Avukat Ersöz: Hukuku gerçeklikten kopuk
DW Türkçe'ye konuşan Çetin Doğan'ın avukatı Hüseyin Ersöz de Yargıtay'ın değerlendirmelerinin "somut, hukuki ve fiili gerçeklikten kopuk ve varsayımsal olduğunu" kaydetti. İstanbul Anadolu 4. Ağır Ceza Mahkemesi tarafından yaptırılan bilirkişi incelemelerinde söz konusu suçlamalarının hiçbir hukuki geçerliliğinin olmadığının somut olarak tespit edildiğini ifade eden Ersöz, şöyle konuştu:
"Ortada dijital dokümanlara dayanan bir darbe iddiası bu raporlarla kalmadığı gibi darbeye yönelik suç için anlaşma fiilinin de bulunmayacağı açıktır. Çünkü mülga TCK 171. Maddesinde çok açık ve net olarak gizli ittifaktan bahsedilmektedir. Bu çerçevede yüzlerce kişinin katıldığı bir plan seminerinde sadece yedi kişinin yapmış olduğu konuşmaları temel alarak bu suçun gizli bir ittifak çerçevesinde işlendiğini ileri sürmek hukuki olmadığı kadar mantık dışı olan bir yorumdur.
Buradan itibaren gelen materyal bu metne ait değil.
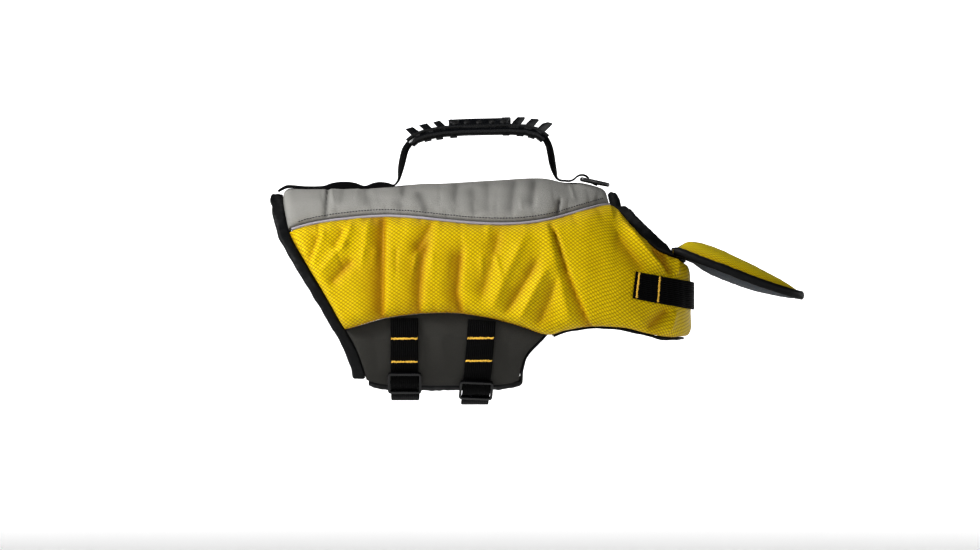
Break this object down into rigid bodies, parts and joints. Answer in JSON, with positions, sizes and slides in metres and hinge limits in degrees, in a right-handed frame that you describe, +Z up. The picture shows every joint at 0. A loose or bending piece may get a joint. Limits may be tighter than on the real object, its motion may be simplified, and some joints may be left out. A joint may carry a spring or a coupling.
{
  "type": "dog life jacket",
  "caption": "Padded dog life jacket with a rubber-gripped lifting handle, leash ring, chin float, chest strap and belly straps with slides and side-release buckles.",
  "frame": {"origin": "inner face of the back panel on the spine, where the wearer's back holds the jacket up, at the middle of the back's length", "axes": "+X along the spine towards the head, +Y to the wearer's left, +Z up"},
  "size_m": [0.4954, 0.1944, 0.2671],
  "materials": {
    "saddle_cloth": "woven nylon with a soft sheen",
    "side_cloth": "ripstop nylon with a soft sheen",
    "belly_cloth": "woven nylon, matte",
    "binding_tape": "grosgrain tape, satin",
    "piping_cord": "reflective piping",
    "webbing": "ribbed polyester webbing",
    "buckle_plastic": "fine grained acetal",
    "grip_rubber": "satin moulded rubber",
    "ring_metal": "black enamel on steel wire"
  },
  "bodies": {
    "jacket": {"back_panel": "saddle_cloth", "side_panel_right": "side_cloth", "side_panel_left": "side_cloth", "belly_panel_right": "belly_cloth", "belly_panel_left": "belly_cloth", "piping_right": "piping_cord", "piping_left": "piping_cord", "rear_binding": "binding_tape", "neck_binding": "binding_tape", "belly_binding_right": "binding_tape", "belly_binding_left": "binding_tape", "hem_binding_right": "binding_tape", "hem_binding_left": "binding_tape", "chin_float": "side_cloth", "float_binding": "binding_tape", "chest_strap": "webbing", "chest_strap_end": "webbing", "chest_buckle_socket": "buckle_plastic", "chest_buckle_prong": "buckle_plastic", "belly_strap_rear": "webbing", "belly_strap_front": "webbing", "slide_rear": "buckle_plastic", "slide_front": "buckle_plastic", "belly_buckle_rear_socket": "buckle_plastic", "belly_buckle_rear_prong": "buckle_plastic", "belly_buckle_front_socket": "buckle_plastic", "belly_buckle_front_prong": "buckle_plastic", "belly_strap_rear_end": "webbing", "belly_strap_front_end": "webbing", "back_webbing": "webbing", "handle_grip": "grip_rubber"},
    "ring": {"leash_ring": "ring_metal"}
  },
  "joints": [
    {"name": "ring_swing", "type": "hinge", "parent": "jacket", "child": "ring", "pos_m": [0.1283, 0, 0.0145], "axis": [0, -1, 0], "range_deg": [0, 130]}
  ]
}
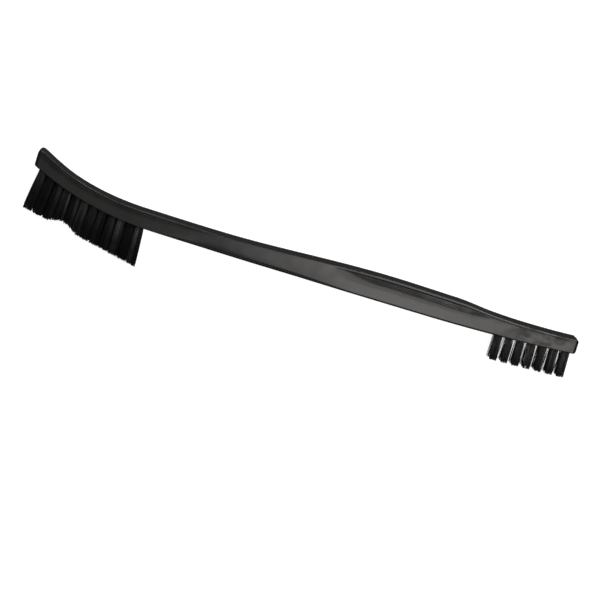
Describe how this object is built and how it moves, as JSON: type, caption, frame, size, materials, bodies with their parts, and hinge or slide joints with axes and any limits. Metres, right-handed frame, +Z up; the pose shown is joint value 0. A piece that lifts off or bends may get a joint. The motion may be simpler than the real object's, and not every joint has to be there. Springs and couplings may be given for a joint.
{
  "type": "car cleaning brush",
  "caption": "Slim double-ended plastic cleaning brush: a large bent head with long nylon bristles at one end, a small straight head with short ones at the other.",
  "frame": {"origin": "under the middle of the whole brush, on the surface that its side lies on", "axes": "+X along the handle from the large head's toe to the small head's tip, +Y from the bristles to the back, +Z up, across the handle's width"},
  "size_m": [0.18, 0.0268, 0.011],
  "materials": {
    "handle_plastic": "moulded black polypropylene, semi-matt, with faint flow marks",
    "bristle_nylon": "black nylon filament, satin"
  },
  "bodies": {
    "root": {"handle": "handle_plastic", "large_tuft_row1_01": "bristle_nylon", "large_tuft_row1_02": "bristle_nylon", "large_tuft_row1_03": "bristle_nylon", "large_tuft_row1_04": "bristle_nylon", "large_tuft_row1_05": "bristle_nylon", "large_tuft_row1_06": "bristle_nylon", "large_tuft_row1_07": "bristle_nylon", "large_tuft_row1_08": "bristle_nylon", "large_tuft_row1_09": "bristle_nylon", "large_tuft_row1_10": "bristle_nylon", "large_tuft_row1_11": "bristle_nylon", "large_tuft_row1_12": "bristle_nylon", "large_tuft_row2_01": "bristle_nylon", "large_tuft_row2_02": "bristle_nylon", "large_tuft_row2_03": "bristle_nylon", "large_tuft_row2_04": "bristle_nylon", "large_tuft_row2_05": "bristle_nylon", "large_tuft_row2_06": "bristle_nylon", "large_tuft_row2_07": "bristle_nylon", "large_tuft_row2_08": "bristle_nylon", "large_tuft_row2_09": "bristle_nylon", "large_tuft_row2_10": "bristle_nylon", "large_tuft_row2_11": "bristle_nylon", "large_tuft_row3_01": "bristle_nylon", "large_tuft_row3_02": "bristle_nylon", "large_tuft_row3_03": "bristle_nylon", "large_tuft_row3_04": "bristle_nylon", "large_tuft_row3_05": "bristle_nylon", "large_tuft_row3_06": "bristle_nylon", "large_tuft_row3_07": "bristle_nylon", "large_tuft_row3_08": "bristle_nylon", "large_tuft_row3_09": "bristle_nylon", "large_tuft_row3_10": "bristle_nylon", "large_tuft_row3_11": "bristle_nylon", "large_tuft_row3_12": "bristle_nylon", "small_tuft_row1_01": "bristle_nylon", "small_tuft_row1_02": "bristle_nylon", "small_tuft_row1_03": "bristle_nylon", "small_tuft_row1_04": "bristle_nylon", "small_tuft_row1_05": "bristle_nylon", "small_tuft_row1_06": "bristle_nylon", "small_tuft_row1_07": "bristle_nylon", "small_tuft_row2_01": "bristle_nylon", "small_tuft_row2_02": "bristle_nylon", "small_tuft_row2_03": "bristle_nylon", "small_tuft_row2_04": "bristle_nylon", "small_tuft_row2_05": "bristle_nylon", "small_tuft_row2_06": "bristle_nylon", "small_tuft_row2_07": "bristle_nylon", "small_tuft_row3_01": "bristle_nylon", "small_tuft_row3_02": "bristle_nylon", "small_tuft_row3_03": "bristle_nylon", "small_tuft_row3_04": "bristle_nylon", "small_tuft_row3_05": "bristle_nylon", "small_tuft_row3_06": "bristle_nylon", "small_tuft_row3_07": "bristle_nylon"}
  },
  "joints": []
}
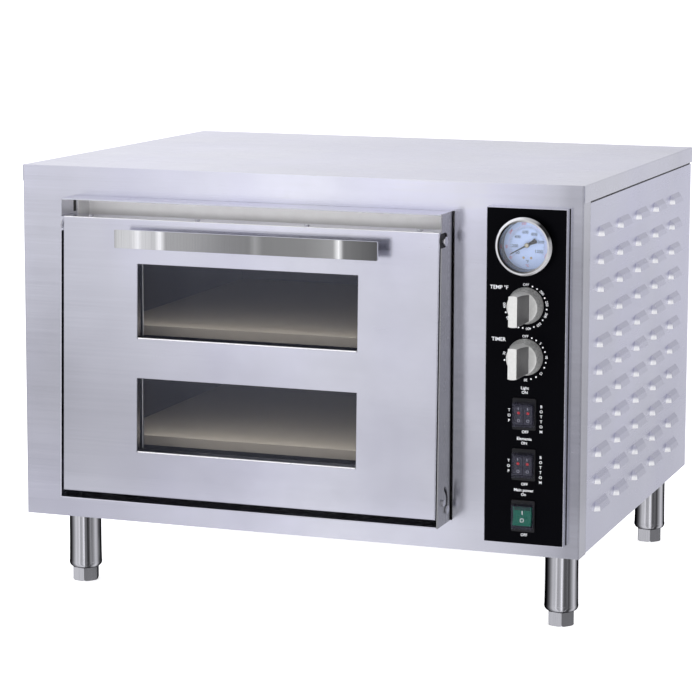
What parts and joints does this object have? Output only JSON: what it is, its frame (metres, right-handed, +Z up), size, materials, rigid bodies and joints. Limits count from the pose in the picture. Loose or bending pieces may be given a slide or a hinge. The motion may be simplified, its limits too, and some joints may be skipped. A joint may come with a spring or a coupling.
{
  "type": "countertop deck oven",
  "caption": "Countertop electric baking oven with two stone decks behind one drop-down glazed door, louvred sides, dial thermometer, knobs, rocker switches and levelling legs.",
  "frame": {"origin": "middle of the overall footprint, on the surface that the feet stand on", "axes": "+X to the right as seen from the front, +Y from the door to the back, +Z up"},
  "size_m": [0.724, 0.646, 0.536],
  "materials": {
    "brushed_stainless": "fine brushed grain",
    "mill_steel": "dull mill finish",
    "fastener_steel": "bright plated",
    "mineral_wool": "loose fibre slab",
    "fire_stone": "pale fired cordierite, matte",
    "heater_tube": "dark oxide",
    "lamp_body": "cast, satin",
    "lamp_glass": "clear pressed",
    "instrument_body": "moulded",
    "chromed_bezel": "bright",
    "dial_face": "printed, matte",
    "clear_lens": "flat clear",
    "pointer_black": "matte black",
    "black_overlay": "satin film",
    "pale_knob": "pale satin moulding",
    "shaft_metal": "turned",
    "switch_black": "moulded",
    "clear_boot": "clear flexible cover",
    "rocker_grey": "satin",
    "rocker_green": "translucent green",
    "terminal_white": "moulded",
    "gland_black": "moulded nylon",
    "leg_metal": "turned and polished",
    "foot_metal": "turned hexagon bar",
    "window_glass": "tempered flat",
    "sleeve_black": "matte black",
    "rope_seal": "woven glass rope",
    "polished_strap": "polished flat bar"
  },
  "bodies": {
    "cabinet": {"front_panel": "brushed_stainless", "top_cover": "brushed_stainless", "side_panel_left": "brushed_stainless", "side_panel_right": "brushed_stainless", "surround_top": "brushed_stainless", "surround_bottom": "brushed_stainless", "cheek_left": "brushed_stainless", "cheek_right": "brushed_stainless", "control_tray": "brushed_stainless", "base_tray": "mill_steel", "back_panel": "mill_steel", "bulkhead": "mill_steel", "chamber_face": "mill_steel", "upper_chamber": "mill_steel", "lower_chamber": "mill_steel", "cabinet_fasteners": "fastener_steel", "insulation": "mineral_wool", "baking_stones": "fire_stone", "upper_elements": "heater_tube", "lower_elements": "heater_tube", "lamp_housings": "lamp_body", "lamp_lenses": "lamp_glass", "sensor_probes": "fastener_steel", "thermostat_body": "instrument_body", "timer_body": "instrument_body", "gauge_case": "chromed_bezel", "gauge_dial": "dial_face", "gauge_lens": "clear_lens", "control_overlay": "black_overlay", "switch_bodies": "switch_black", "switch_boots": "clear_boot", "terminal_block": "terminal_white", "cable_gland": "gland_black", "legs": "leg_metal"},
    "door": {"door_front_panel": "brushed_stainless", "door_inner_panel": "mill_steel", "door_insulation": "mineral_wool", "door_outer_glass": "window_glass", "door_inner_glass": "window_glass", "window_sleeves": "sleeve_black", "door_gasket": "rope_seal", "door_handle": "polished_strap", "handle_standoffs": "fastener_steel", "hinge_pins": "fastener_steel", "door_side_pins": "fastener_steel", "door_screws": "fastener_steel"},
    "gauge_needle": {"gauge_pointer": "pointer_black"},
    "temperature_control": {"temperature_knob": "pale_knob", "temperature_shaft": "shaft_metal"},
    "timer_control": {"timer_knob": "pale_knob", "timer_shaft": "shaft_metal"},
    "light_switch_upper": {"light_rocker_upper": "rocker_grey"},
    "light_switch_lower": {"light_rocker_lower": "rocker_grey"},
    "element_switch_upper": {"element_rocker_upper": "rocker_grey"},
    "element_switch_lower": {"element_rocker_lower": "rocker_grey"},
    "power_switch": {"power_rocker": "rocker_green"},
    "levelling_foot_front_left": {"foot_front_left": "foot_metal"},
    "levelling_foot_front_right": {"foot_front_right": "foot_metal"},
    "levelling_foot_rear_left": {"foot_rear_left": "foot_metal"},
    "levelling_foot_rear_right": {"foot_rear_right": "foot_metal"}
  },
  "joints": [
    {"name": "door_hinge", "type": "hinge", "parent": "cabinet", "child": "door", "pos_m": [-0.043, -0.29, 0.162], "axis": [1, 0, 0], "range_deg": [0, 90]},
    {"name": "gauge_needle_turn", "type": "hinge", "parent": "cabinet", "child": "gauge_needle", "pos_m": [0.2915, -0.276, 0.4663], "axis": [0, 1, 0], "range_deg": [0, 238], "stiffness_Nm_per_rad": 0.0004},
    {"name": "temperature_turn", "type": "hinge", "parent": "cabinet", "child": "temperature_control", "pos_m": [0.2915, -0.287, 0.3967], "axis": [0, 1, 0], "range_deg": [0, 300]},
    {"name": "timer_turn", "type": "hinge", "parent": "cabinet", "child": "timer_control", "pos_m": [0.2915, -0.287, 0.3368], "axis": [0, 1, 0], "range_deg": [0, 300]},
    {"name": "light_switch_upper_rock", "type": "hinge", "parent": "cabinet", "child": "light_switch_upper", "pos_m": [0.2915, -0.27, 0.2703], "axis": [1, 0, 0], "range_deg": [-12, 0]},
    {"name": "light_switch_lower_rock", "type": "hinge", "parent": "cabinet", "child": "light_switch_lower", "pos_m": [0.2915, -0.27, 0.2703], "axis": [1, 0, 0], "range_deg": [-12, 0]},
    {"name": "element_switch_upper_rock", "type": "hinge", "parent": "cabinet", "child": "element_switch_upper", "pos_m": [0.2915, -0.27, 0.2107], "axis": [1, 0, 0], "range_deg": [-12, 0]},
    {"name": "element_switch_lower_rock", "type": "hinge", "parent": "cabinet", "child": "element_switch_lower", "pos_m": [0.2915, -0.27, 0.2107], "axis": [1, 0, 0], "range_deg": [-12, 0]},
    {"name": "power_switch_rock", "type": "hinge", "parent": "cabinet", "child": "power_switch", "pos_m": [0.2915, -0.27, 0.15], "axis": [1, 0, 0], "range_deg": [0, 12]},
    {"name": "front_left_level", "type": "slide", "parent": "cabinet", "child": "levelling_foot_front_left", "axis": [0, 0, -1], "range_m": [0, 0.02]},
    {"name": "front_right_level", "type": "slide", "parent": "cabinet", "child": "levelling_foot_front_right", "axis": [0, 0, -1], "range_m": [0, 0.02]},
    {"name": "rear_left_level", "type": "slide", "parent": "cabinet", "child": "levelling_foot_rear_left", "axis": [0, 0, -1], "range_m": [0, 0.02]},
    {"name": "rear_right_level", "type": "slide", "parent": "cabinet", "child": "levelling_foot_rear_right", "axis": [0, 0, -1], "range_m": [0, 0.02]}
  ]
}
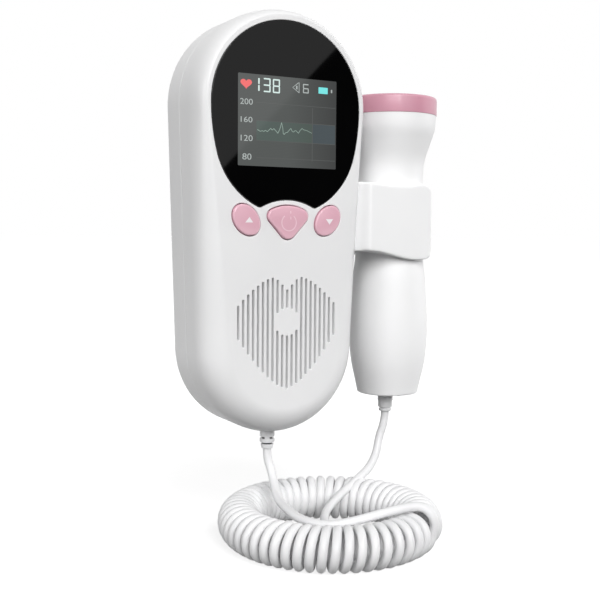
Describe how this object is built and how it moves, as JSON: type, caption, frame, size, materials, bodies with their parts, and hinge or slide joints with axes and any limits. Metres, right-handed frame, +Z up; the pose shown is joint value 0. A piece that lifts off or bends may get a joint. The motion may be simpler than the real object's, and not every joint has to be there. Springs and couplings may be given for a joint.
{
  "type": "fetal doppler monitor",
  "caption": "Palm-sized fetal heart doppler: display unit with three keys and a heart grille, a probe in a side clip, and a curly cord.",
  "frame": {"origin": "middle of the casing's flat back face, between its two end radii", "axes": "+X to the user's right, +Y out of the back face (the display looks along -Y), +Z up along the casing"},
  "size_m": [0.0955, 0.0729, 0.1709],
  "materials": {
    "white_casing": "white glossy moulded plastic with a faint moulded texture",
    "pink_plastic": "pink glossy moulded plastic",
    "black_lens": "black-printed glossy acrylic",
    "lcd": "lit colour display",
    "lcd_frame": "black moulded plastic",
    "board": "green solder-masked board",
    "chip": "black moulded chip packages",
    "switch_metal": "sprung steel domes",
    "mesh": "dark dust mesh",
    "speaker_steel": "stamped steel",
    "paper_cone": "black paper",
    "magnet": "sintered magnet",
    "cell_left": "plain printed cell sleeve",
    "contact_metal": "nickel-plated spring steel",
    "jack": "black moulded jack",
    "screw_steel": "zinc-plated steel",
    "white_door": "white glossy moulded plastic",
    "white_clip": "white glossy moulded plastic",
    "white_probe": "white glossy moulded plastic",
    "acoustic": "pale matching-layer rubber",
    "piezo": "silvered piezo ceramic",
    "backing": "absorbing foam",
    "relief": "soft grey-white PVC",
    "cord": "glossy white PVC jacket"
  },
  "bodies": {
    "unit": {"front_shell": "white_casing", "back_shell": "white_casing", "display_lens": "black_lens", "lcd_panel": "lcd", "lcd_frame": "lcd_frame", "main_board": "board", "board_chips": "chip", "key_switches": "switch_metal", "grille_mesh": "mesh", "speaker_frame": "speaker_steel", "speaker_cone": "paper_cone", "speaker_magnet": "magnet", "battery_cell_left": "cell_left", "battery_cell_right": "cell_left", "battery_contacts": "contact_metal", "headphone_jack": "jack", "lead_relief": "relief", "casing_screws": "screw_steel", "board_screws": "screw_steel", "clip_screws": "screw_steel", "probe_clip": "white_clip", "unit_lead": "cord", "probe_lead": "cord", "curly_cord": "cord"},
    "power_button": {"power_button": "pink_plastic"},
    "volume_up_button": {"volume_up_button": "pink_plastic"},
    "volume_down_button": {"volume_down_button": "pink_plastic"},
    "battery_door": {"battery_door": "white_door"},
    "probe": {"probe_head": "white_probe", "probe_handle": "white_probe", "probe_cap": "pink_plastic", "acoustic_face": "acoustic", "piezo_transmitter": "piezo", "piezo_receiver": "piezo", "backing_block": "backing", "probe_board": "board", "probe_relief": "relief"}
  },
  "joints": [
    {"name": "power_button_press", "type": "slide", "parent": "unit", "child": "power_button", "axis": [0, 1, 0], "range_m": [0, 0.0005], "stiffness_N_per_m": 1500},
    {"name": "volume_up_button_press", "type": "slide", "parent": "unit", "child": "volume_up_button", "axis": [0, 1, 0], "range_m": [0, 0.0005], "stiffness_N_per_m": 1500},
    {"name": "volume_down_button_press", "type": "slide", "parent": "unit", "child": "volume_down_button", "axis": [0, 1, 0], "range_m": [0, 0.0005], "stiffness_N_per_m": 1500},
    {"name": "battery_door_swing", "type": "hinge", "parent": "unit", "child": "battery_door", "pos_m": [0, 0, 0.0299], "axis": [1, 0, 0], "range_deg": [0, 60]},
    {"name": "probe_pull_out", "type": "slide", "parent": "unit", "child": "probe", "axis": [1, 0, 0], "range_m": [0, 0.03]}
  ]
}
Bu sebeple Yargıtay'ın kararı her yönüyle hukuki zeminden yoksun maddi gerçekten de kopuktur."
Ersöz, Yargıtay'ın dijital delillerle ilgili yaptığı yorumun çok vahim olduğunu belirterek "Zira karardaki değerlendirmeler beraatle neticelendirip haklarındaki karar kesinleşmiş olan sanıklar yönüyle de bir suç atfı oluşturabilecek değerlendirmeler barındırmaktadır. Bu kararın gerisinde siyasi konjektöre göre değerlendirmeler barındıran bir mahiyete sahip olduğu kanaatindeyim" dedi.
"Komployu kuranları sevindirecek"
Bu karardan en çok sevinecek olanların "Balyoz komplosunu tasarlayan, hayata geçiren ve kamuoyu algısını yönlendiren kişiler olacağını" dile getiren Ersöz, "Çünkü bu karar tam da 2011 senesinde bu komplonun ortaya atıldığı dönemdeki iddiaları da tekrar gündeme getirecek ve sanıklar hakkında verilmiş olan beraat kararları üzerine şaibe düşürecek değerlendirmeler içermektedir. Bu yönüyle de vahimdir" değerlendirmesini yaptı.